2.1.2 Nature of license: the license is non-exclusive, non-sublicensable and non-transferable in the mainland, China
2.1.3 License period: 6 months since the agreement takes effect. If it needs to be extended, both parties shall discuss otherwise.
2.2 Limitation of rights
Without written approval of Party A, Party B shall not by itself or allow any third party to conduct the following to the licensed software:
2.2.1 Have reserve engineering, decompiling and deassembling to the licensed software;
2.2.2 Modify, delete the copyright statement contained in the licensed software;
2.2.3 Amend, carry out derivate development to the licensed software;
2.2.4 Lease, sell, distribute or otherwise provide the licensed software to any third party;
2.2.5 Disclose it to any third party;
2.2.6 Any other rights not expressly licensed by Party A to Party B to exercise.
3.1 The ownership of the licensed software (including but not limited to any image, video, recording, text, code and files contained in the licensed software) and the intellectual property contained thereof shall belong to Party A.
3.2 When exercising the license hereof, Party B shall use and show the commercial marks of Party A and the licensed software; without the written approval from Party A, Party B shall not modify the commercial marks of Party A and the licensed software, nor use it beyond the scope specified in the agreement.
3.3 Any intellectual property arising out from the suggestions of Party B to the licensed software shall belong to Party A.
4.1 Both Party A and Party B and their employees shall keep confidential all the information and documents under the agreement. Such confidential information shall include but not be limited to: the products and their relevant information, the licensed software and its relevant information, negotiation correspondences, business information of either party (product price, promotion mode and channel information); the partner information of either party etc.
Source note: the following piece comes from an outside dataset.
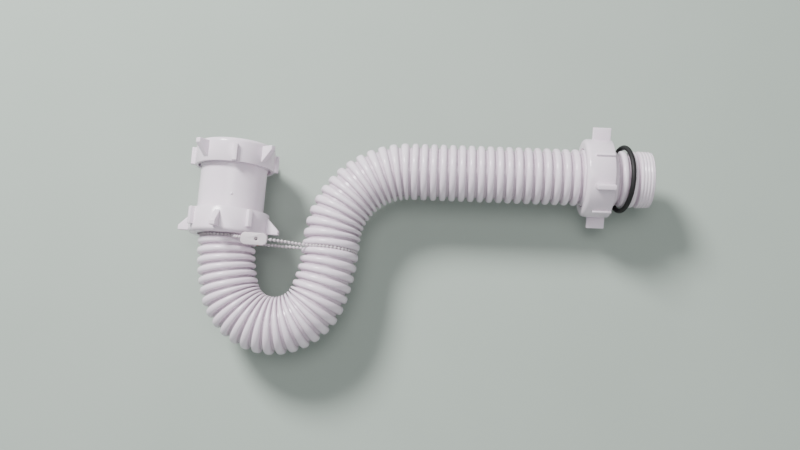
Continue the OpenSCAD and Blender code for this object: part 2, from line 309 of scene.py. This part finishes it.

4.2 Without the written approval of the other party, no party shall make public, disclose, provide or duplicate the above mentioned confidential information to any third party in any way.
4.3 The confidential obligation of both parties hereof shall not terminate with the termination of the agreement. Instead, the receiving party shall continue to undertake the confidentiality obligation until such information is made public.
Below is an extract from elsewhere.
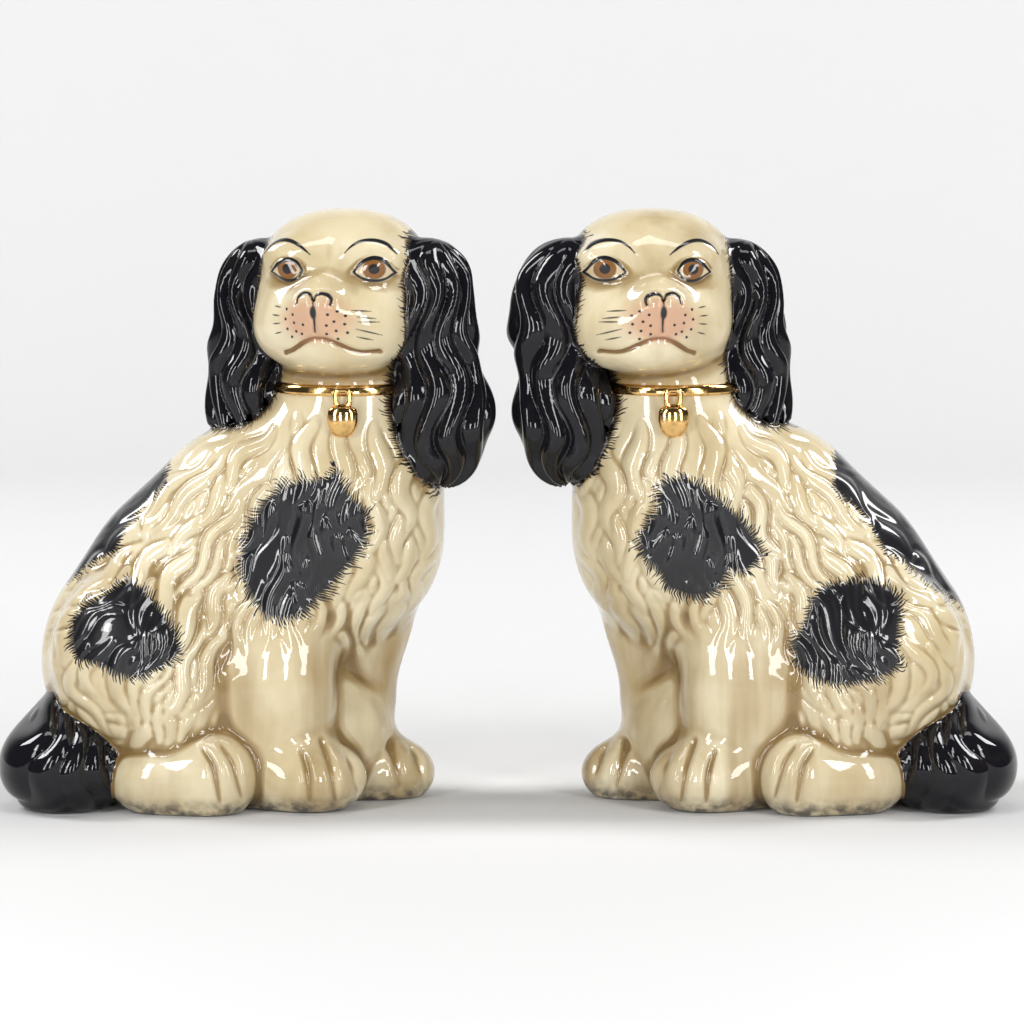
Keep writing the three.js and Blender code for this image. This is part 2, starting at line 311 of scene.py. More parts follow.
class Loops:
    """Faces of any number of corners, as one list of corners and each face's first place in it."""

    def __init__(self, quads, polygons):
        sizes = [4] * len(quads) + [len(p) for p in polygons]
        tail = np.array([corner for polygon in polygons for corner in polygon], int)
        self.corner = np.concatenate([quads.reshape(-1), tail])
        self.size = np.array(sizes)
        self.start = np.concatenate([[0], np.cumsum(self.size)[:-1]])
        after = np.arange(1, len(self.corner) + 1)
        after[self.start + self.size - 1] = self.start
        self.following = self.corner[after]
        self.face = np.repeat(np.arange(len(self.size)), self.size)

    def normals(self, points):
        """The smooth normal at each point."""
        turn = np.cross(points[self.corner], points[self.following])
        face_normal = np.add.reduceat(turn, self.start)
        total = [np.bincount(self.corner, face_normal[self.face, i], len(points)) for i in range(3)]
        total = np.stack(total, 1)
        return total / np.maximum(np.linalg.norm(total, axis=1), 1e-12)[:, None]

    def spread(self, values, times):
        """Values at points, averaged with their neighbours a number of times."""
        count = len(values)
        degree = np.maximum(np.bincount(self.corner, minlength=count), 1)
        for _ in range(times):
            values = (values + np.bincount(self.corner, values[self.following], count) / degree) / 2
        return values

    def hollowness(self, points, normals):
        """How strongly the surface curves inwards at each point, per mm: positive in creases."""
        along = points[self.following] - points[self.corner]
        count = len(points)
        lift = np.bincount(self.corner, (along * normals[self.corner]).sum(1), count)
        lift += np.bincount(self.following, (-along * normals[self.following]).sum(1), count)
        size = np.bincount(self.corner, (along**2).sum(1), count)
        size += np.bincount(self.following, (along**2).sum(1), count)
        return 2 * lift / np.maximum(size, 1e-9)


# ---- drawing on the clay

def curve(points, closed=False, steps=6):
    """A smooth path through the given points."""
    p = np.array(points, float)
    p = np.concatenate([p[-1:], p, p[:2]]) if closed else np.concatenate([p[:1], p, p[-1:]])
    t = np.linspace(0, 1, steps, endpoint=False)[:, None]
    spans = [
        0.5 * (2 * b + (c - a) * t + (2 * a - 5 * b + 4 * c - d) * t**2 + (3 * b - a - 3 * c + d) * t**3)
        for a, b, c, d in zip(p, p[1:], p[2:], p[3:])
    ]
    return np.concatenate([*spans, p[-2:-1]])


def to_path(x, y, path):
    """The distance from each point to a path, and how far along the path its nearest place is."""
    best, along, start = np.full(x.shape, 1e9), np.zeros(x.shape), 0.0
    for (ax, ay), (bx, by) in zip(path, path[1:]):
        dx, dy = bx - ax, by - ay
        length = max(math.hypot(dx, dy), 1e-9)
        t = np.clip(((x - ax) * dx + (y - ay) * dy) / length**2, 0, 1)
        away = np.hypot(x - ax - t * dx, y - ay - t * dy)
        closer = away < best
        best = np.where(closer, away, best)
        along = np.where(closer, start + t * length, along)
        start += length
    return best, along


def outline(x, y, path):
    """The signed distance to a closed path, negative inside it, and the place along it."""
    best, along = to_path(x, y, path)
    inside = np.zeros(x.shape, bool)
    for (ax, ay), (bx, by) in zip(path, path[1:]):
        if ay != by:
            inside ^= ((ay > y) != (by > y)) & (x < (bx - ax) * (y - ay) / (by - ay) + ax)
    return np.where(inside, -best, best), along


class Panel:
    """A relief over x and z in mm, drawn with strokes and pressed into one side of the dog."""

    step = 0.5

    def __init__(self):
        self.low = LOW[[0, 2]]
        size = ((HIGH - LOW)[[0, 2]] / self.step).astype(int) + 2
        self.map = np.zeros(size)

    def stroke(self, path, half_width, height, valley):
        """A raised lock along a path, tapered at both ends, with a valley on either side of it."""
        margin = 2 * half_width
        low = np.maximum(((path.min(0) - margin - self.low) / self.step).astype(int), 0)
        high = np.minimum(((path.max(0) + margin - self.low) / self.step).astype(int), self.map.shape)
        if (high <= low).any():
            return
        x = self.low[0] + np.arange(low[0], high[0])[:, None] * self.step
        z = self.low[1] + np.arange(low[1], high[1])[None, :] * self.step
        away = np.hypot(x[..., None] - path[:, 0], z[..., None] - path[:, 1])
        nearest = away.argmin(-1)
        t = nearest / (len(path) - 1)
        width = half_width * np.maximum(np.sin(np.pi * (0.06 + 0.9 * t)), 0.05) ** 0.6
        q = away.min(-1) / width
        lock = height * np.clip(1 - q * q, 0, 1) - valley * np.exp(-(((q - 1.15) / 0.35) ** 2))
        cover = 1 - smoothstep(1.1, 1.75, q)
        window = self.map[low[0]:high[0], low[1]:high[1]]
        window += cover * (lock * width / half_width - window)

    def at(self, x, z):
        """The relief at points of the dog."""
        places = np.stack([(x - self.low[0]) / self.step, (z - self.low[1]) / self.step], 1)
        return sample(self.map, places)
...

4.4 If one party breaches the confidentiality obligation, the other party shall be entitled to terminate the agreement unilaterally, and ask for indemnity from the other party for any direct economic loss caused thereof.
4.5 After the termination of the agreement or within the agreement validity, once Party B receives the formal notice from Party A, Party B shall immediately delete and destroy the confidential information permanently, and Party A shall be entitled to check the detailed situation.
5.1 Unless agreed otherwise hereof, if one party violates the obligation under the agreement, the observant party shall have right to notify the default party to make corrections. If the default party fails to do so in 30 days after receiving the written notice, the observant party shall be entitled to terminate the agreement unilaterally, and ask for indemnity from the default party for any direct loss caused thereof.
5.2 Party B shall not use the licensed software beyond the licensed range, or otherwise, Party A shall be entitled to terminate the agreement unilaterally, and ask for indemnity from Party B for any direct economic loss caused thereof.
5.3 Without the written approval of Party A, Party B shall not conduct reverse engineering, decompiling or deassembling to the licensed software, nor amend, upgrade, transform or conduct derivate development to the licensed software, or otherwise, Party A shall be entitled to terminate the agreement unilaterally and ask for indemnity from Party B for any direct economic loss caused thereof.
5.4 Party B shall keep properly the licensed software and relevant documents provided by Party A, and undertake corresponding confidentiality obligation. If the confidential information is caused lost or disclosed due to any fault of Party B, Party B shall indemnify Party A for any economic loss caused thereof (including but not limited to the attorney’s fee, notarial fee, litigation fee and compensation etc. ).
6.1 The agreement and its annexes shall enter effect after sealed by both parties, with the validity same as the licensed period.
6.2 If one party wants to terminate the agreement in advance, a written notice should be presented to the other party with 15 working days in advance before both parties terminate the agreement by consensus.
6.3 The termination of the agreement shall neither affect the existing rights and obligation under the agreement, nor the survival of the articles which should continue to be valid after the termination of the agreement according to its own nature.
7.1 The conclusion, interpretation and execution of the agreement as well as all disputes arising out thereof shall be governed by the laws of People’s Republic of China (except Hongkong, Macau and Taiwan).
7.2 Any dispute arising out during the performance of the agreement shall be settled in a friendly way through negotiations by both parties first. In case of any failure through negotiations in 30 days, either party can submit it to the competent local court where Party A is located.
8.1 Any notice sent by either party to the other party via E-mail or fax concerning the rights and obligations hereof shall be sent immediately via courier to the address of the other party listed in the contract.
8.2 The annexes of the agreement shall form an integral part of the agreement with same legal force as the agreement.
8.3 The agreement and its annexes are made out in duplicate, with each party holding one copy respectively, which shall have same legal validity.